Over the past 20 years, the peak-to-trough loss, or drawdown, among market neutral strategies has been far shallower than that of equities and compares favourably to that of fixed income (Fig. 5).
FIG. 5 - DRAWDOWNS: MARKET NEUTRAL VERSUS BONDS AND STOCKS
DRAWDOWNS: MARKET NEUTRAL VERSUS BONDS AND STOCKS
Source: Bloomberg, Pictet Asset Management. Data covering period 30.04.1995-30.04.2015; returns in USD
Market neutral funds have also experienced lower volatility than either bonds or stocks while their risk-adjusted returns have also been higher than mainstream assets over the long run (Fig. 6).
FIG. 6 - VOLATILITY AND RETURNS: MARKET NEUTRAL VS BONDS AND STOCKS
Data covering period 30.04.2005-30.04.2015; volatility calculated on a 12-month rolling basis, returns in USD
VOLATILITY AND RETURNS: MARKET NEUTRAL VS BONDS AND STOCKS
Source: Bloomberg, Pictet Asset Management
04

Market neutral investing – degrees of neutrality

Not every strategy that exhibits low beta can claim to be impervious to the fluctuations in the broader financial market. That is because beta and correlation are not perfect measures of market risk.
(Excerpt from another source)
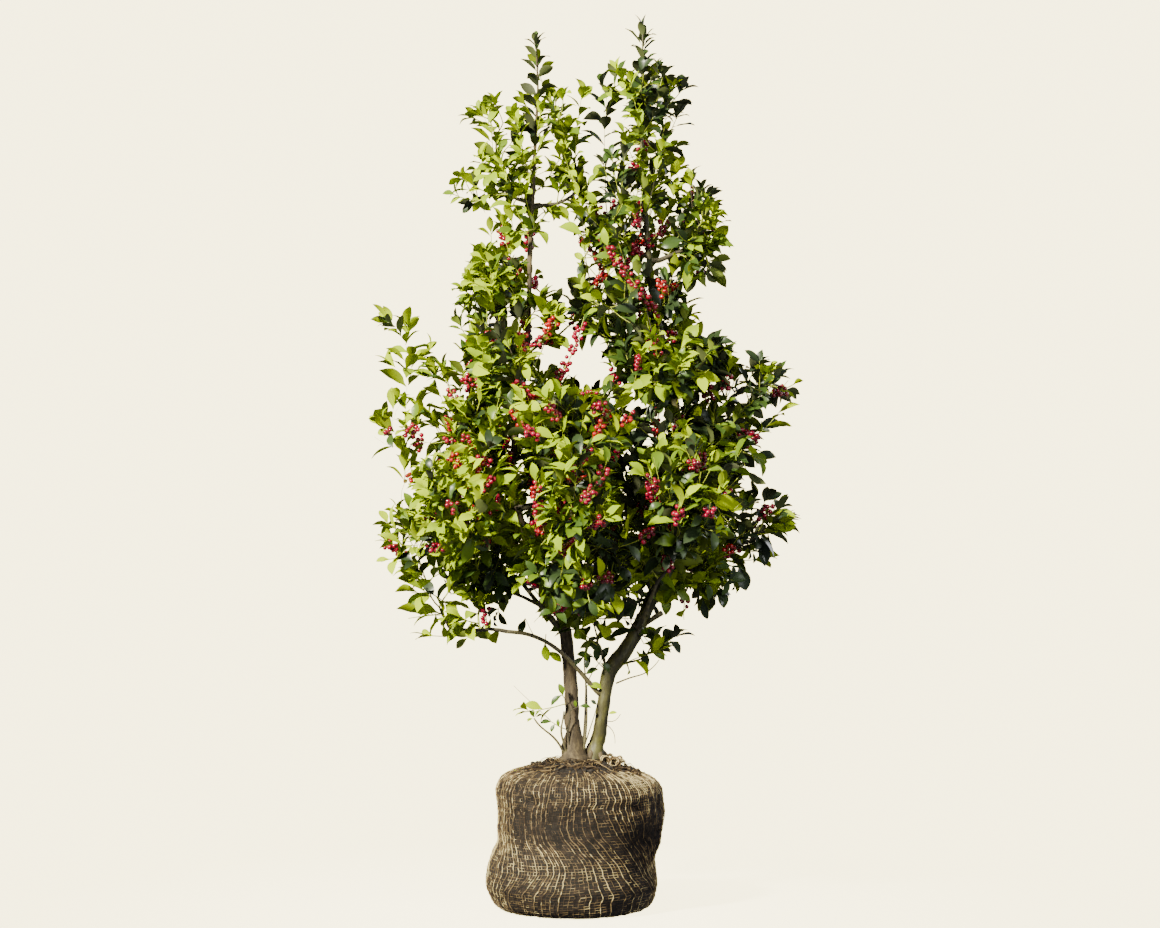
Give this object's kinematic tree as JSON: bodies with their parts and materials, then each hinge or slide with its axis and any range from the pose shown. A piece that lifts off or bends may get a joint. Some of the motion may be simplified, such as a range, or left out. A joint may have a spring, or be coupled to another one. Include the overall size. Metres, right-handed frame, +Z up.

There are, in fact, a number of systematic-like risks that have a bearing on the returns of stocks but are not adequately captured by conventional indicators of neutrality such as beta.

Examples include country, sector, currency and style exposures.

Strategies run by investment managers that either ignore – or systematically harness – these risk factors may struggle to maintain their neutrality across all phases of the market cycle. For example, returns will suffer if a certain style falls out of favour.

Another risk that can taint a strategy’s neutrality is liquidity. Securities are not universally liquid, and history shows that illiquid stocks tend to outperform their more liquid counterparts over time. Skewing a portfolio’s long positions towards illiquid stocks might therefore have some appeal. But the strategy can land investors in trouble, particularly during episodes of market stress, as illiquid securities tend to suffer most in such instances.

The introduction – or mismanagement – of systematic biases is perhaps one reason why the risk-return profile of market neutral strategies differs considerably from fund to fund.

For prospective investors, the lessons are clear: Some market neutral strategies are more neutral than others. 
05

Key takeaways

Market neutral strategies can:

Help investors secure returns that are not dependent on the trajectory of bond and stock markets

Their returns are dependent on the skills of investment professionals, not on moves in the broader financial market.

Mitigate capital losses in a diversified portfolio during periods of market stress

By enabling investment managers to express both positive and negative views, security selection skills are exploited to the full.

Improve the risk-adjusted return of a traditional balanced portfolio consisting of stocks and bonds

Provided such investments deliver returns that are genuinely uncorrelated with those of mainstream asset classes, their addition to a portfolio can help diversify sources of risk and return over the long run.